Be careful. Public accusations can create defamation, privacy, or cyberlibel risks, especially if the facts are disputed. It is safer to use written demands, official complaints, platform reports, barangay proceedings, and court processes.
How long does a small claims case take?
The small claims rules are designed to be fast, with one hearing day and judgment within 24 hours from termination of the hearing. In real life, timing still depends on court schedule, service of summons, completeness of documents, and whether the defendant can be located.
What if I am abroad and the person who owes me money is in the Philippines?
You may preserve evidence abroad and authorize someone in the Philippines through a Special Power of Attorney. Documents signed overseas may need consular acknowledgment or apostille.

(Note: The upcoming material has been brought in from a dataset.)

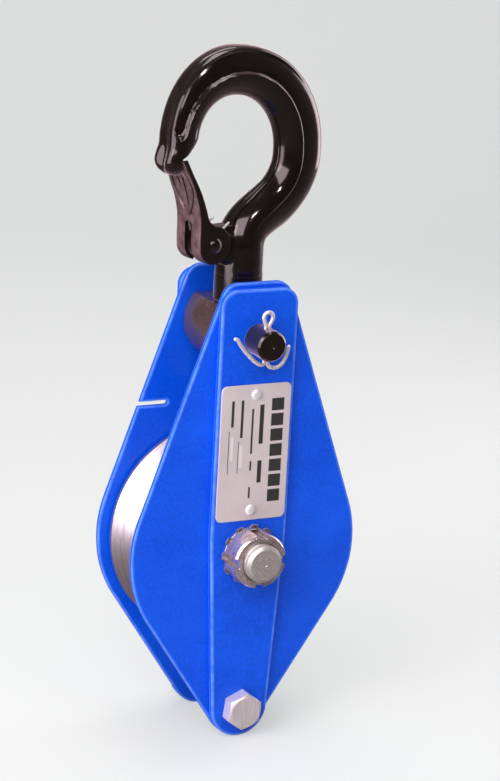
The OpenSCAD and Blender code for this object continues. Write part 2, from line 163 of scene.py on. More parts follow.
def bevel_levels(y0, y1, bev, seg=3, margin=1.0):
    """(inset, depth, edge mark) rings for a slab with rounded rims."""
    t = [math.radians(90 * i / seg) for i in range(seg + 1)]
    front = [(bev * (1 - math.sin(a)), y0 + bev * (1 - math.cos(a)), 1.0) for a in t]
    back = [(i, y0 + y1 - y, e) for i, y, e in reversed(front)]
    mid = [(0, y0 + bev + (y1 - y0 - 2 * bev) * k, 0.0) for k in (0.25, 0.75)]
    ends = bev + margin
    return [(ends, y0, 0.0)] + front + mid + back + [(ends, y1, 0.0)]


def walls(rows, n, base=0):
    """Quads between neighbouring rings of n points."""
    faces = []
    for j in range(rows - 1):
        for i in range(n):
            a, b = base + j * n + i, base + j * n + (i + 1) % n
            faces.append((a, b, b + n, a + n))
    return faces


def caps(parts):
    """Triangles over a flat end. parts holds (first index, loop) for the outline, then the holes."""
    index = [base + i for base, loop in parts for i in range(len(loop))]
    tris = tessellate_polygon([[Vector((x, z, 0)) for x, z in loop] for _, loop in parts])
    return [tuple(index[i] for i in t) for t in tris]


def bar_faces(rows, n):
    """Quads between rings, and one face over each end."""
    return walls(rows, n) + [tuple(range(n - 1, -1, -1)), tuple((rows - 1) * n + i for i in range(n))]


def slab(name, loops, y0, y1, bev, mat, body, nodes=(), slot=None, hole_bev=None, warp=None):
    """A plate between depths y0 and y1. loops[0] is the outline and the rest are holes."""
    verts, faces, edge, first, last = [], [], [], [], []
    for k, loop in enumerate(loops):
        loop = turned(clean(loop), k == 0)
        b = bev if k == 0 or hole_bev is None else hole_bev
        margin = 1.0 if k == 0 else 0.5
        levels = bevel_levels(y0, y1, b, margin=min(margin, 0.3 * (y1 - y0) + 0.4))
        base, n, rows = len(verts), len(loop), len(levels)
        for d, y, e in levels:
            for x, z in inset(loop, d):
                verts.append(warp((x, y, z)) if warp else (x, y, z))
                edge.append(e)
        faces += walls(rows, n, base)
        first.append((base, inset(loop, levels[0][0])))
        last.append((base + (rows - 1) * n, inset(loop, levels[-1][0])))
    faces += caps(first) + caps(last)
    return piece(name, verts, faces, mat, body, nodes, slot, edge=edge)


def rounded(pts, radii, seg=5):
    """A closed polygon with its corners rounded."""
    out = []
    n = len(pts)
    radii = radii if isinstance(radii, (list, tuple)) else [radii] * n
    for i in range(n):
        p, a, b = (np.array(pts[j % n], float) for j in (i, i - 1, i + 1))
        r = radii[i]
        u, v = a - p, b - p
        lu, lv = np.linalg.norm(u), np.linalg.norm(v)
        u, v = u / lu, v / lv
        half = math.acos(max(-1, min(1, float(u @ v)))) / 2
        if r <= 0 or half > math.radians(88):
            out.append(tuple(p))
            continue
        t = min(r / math.tan(half), 0.49 * lu, 0.49 * lv)
        r = t * math.tan(half)
        c = p + (u + v) / np.linalg.norm(u + v) * (r / math.sin(half))
        s, e = p + u * t - c, p + v * t - c
        a0 = math.atan2(s[1], s[0])
        da = (math.atan2(e[1], e[0]) - a0 + math.pi) % (2 * math.pi) - math.pi
        for k in range(seg + 1):
            q = a0 + da * k / seg
            out.append((c[0] + r * math.cos(q), c[1] + r * math.sin(q)))
    return out


def supported(prof, gap=0.22):
    """Adds points close to the corners of a profile, so that smooth shading stays flat between them."""
    out = []
    n = len(prof)
    for i in range(n):
        p, q = np.array(prof[i], float), np.array(prof[(i + 1) % n], float)
        out.append(tuple(p))
        d = np.linalg.norm(q - p)
        if d > 3 * gap:
            out.append(tuple(p + (q - p) * gap / d))
            out.append(tuple(q - (q - p) * gap / d))
    return out


def lathe(name, prof, mat, body, nodes=(), slot=None, n=160, z0=0.0, **kw):
    """Turns a closed (radius, depth) profile about the Y line at height z0."""
    prof = clean(supported(clean(prof)))
    verts, faces = [], []
    m = len(prof)
    for j in range(n):
        a = 2 * math.pi * j / n
        for r, y in prof:
            verts.append((r * math.cos(a), y, z0 + r * math.sin(a)))
    for j in range(n):
        for i in range(m):
            a, b = j * m + i, j * m + (i + 1) % m
            c, d = ((j + 1) % n) * m + (i + 1) % m, ((j + 1) % n) * m + i
            faces.append((a, b, c, d))
    return piece(name, verts, faces, mat, body, nodes, slot, **kw)


def stack(name, levels, mat, body, nodes=(), slot=None, hole=None, **kw):
    """Joins equal loops at rising depths, [(loop, y)], round an optional (x, z, radius, bevel) hole."""
    columns = [levels]
    if hole:
        cx, cz, r, b = hole
        y0, y1 = levels[0][1], levels[-1][1]
        turn = np.linspace(0, 2 * math.pi, 64, endpoint=False)
        circle = lambda q: [(cx + q * math.cos(t), cz + q * math.sin(t)) for t in turn]
        columns.append([(circle(r + b), y0), (circle(r), y0 + b), (circle(r), y1 - b), (circle(r + b), y1)])
    verts, faces, first, last = [], [], [], []
    for column in columns:
        base, n, rows = len(verts), len(column[0][0]), len(column)
        for loop, y in column:
            verts += [(x, y, z) for x, z in loop]
        faces += walls(rows, n, base)
        first.append((base, column[0][0]))
        last.append((base + (rows - 1) * n, column[-1][0]))
    faces += caps(first) + caps(last)
    return piece(name, verts, faces, mat, body, nodes, slot, **kw)


def tube(path, radius, n=20, flat=1.0):
    """Vertices and faces of a round bar along a path, with domed ends."""
    p = np.asarray(path, float)
    t = np.gradient(p, axis=0)
    t /= np.linalg.norm(t, axis=1)[:, None]
    rad = np.broadcast_to(np.asarray(radius, float), (len(p),)).copy()
    up = np.array([0, 1.0, 0]) if abs(t[0][1]) < 0.9 else np.array([1.0, 0, 0])
    verts, rings = [], []
    for k in (3, 2, 1):
        q = math.radians(90 - 26 * k)
        rings.append((p[0] - t[0] * rad[0] * math.cos(q), t[0], rad[0] * math.sin(q)))
    rings += [(p[i], t[i], rad[i]) for i in range(len(p))]
    for k in (1, 2, 3):
        q = math.radians(90 - 26 * k)
        rings.append((p[-1] + t[-1] * rad[-1] * math.cos(q), t[-1], rad[-1] * math.sin(q)))
    for c, d, r in rings:
        u = up - d * (up @ d)
        u /= np.linalg.norm(u)
        up = u
        v = np.cross(d, u)
        for i in range(n):
            a = 2 * math.pi * i / n
            verts.append(tuple(c + u * r * flat * math.cos(a) + v * r * math.sin(a)))
    return verts, bar_faces(len(rings), n)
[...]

The practical challenge is making sure your representative has complete records and authority to act.
Key Takeaways
- An online money dispute may be a civil debt, consumer issue, bank/e-wallet complaint, investment scam, or cybercrime depending on the facts.
- Preserve complete evidence immediately: chats, receipts, account details, profile links, listings, and transaction records.
- Send one clear written demand before escalating, especially for unpaid loans, refunds, or service disputes.
- Barangay conciliation may be required if both parties live in the same city or municipality and no exception applies.
- Small claims court is often the most practical remedy for money claims up to ₱1,000,000.
- Report bank, e-wallet, and unauthorized transfer issues quickly to the provider, then escalate to BSP if unresolved.
- Online seller and platform disputes may involve DTI remedies if covered by the Internet Transactions Act and consumer laws.
- Possible scams involving fake identities, phishing, mule accounts, or deceit should be reported to cybercrime authorities.
- Avoid public shaming, threats, or exaggerated accusations; they can create new legal problems.
- The strongest cases are built on organized evidence, clear timelines, and choosing the correct forum from the start.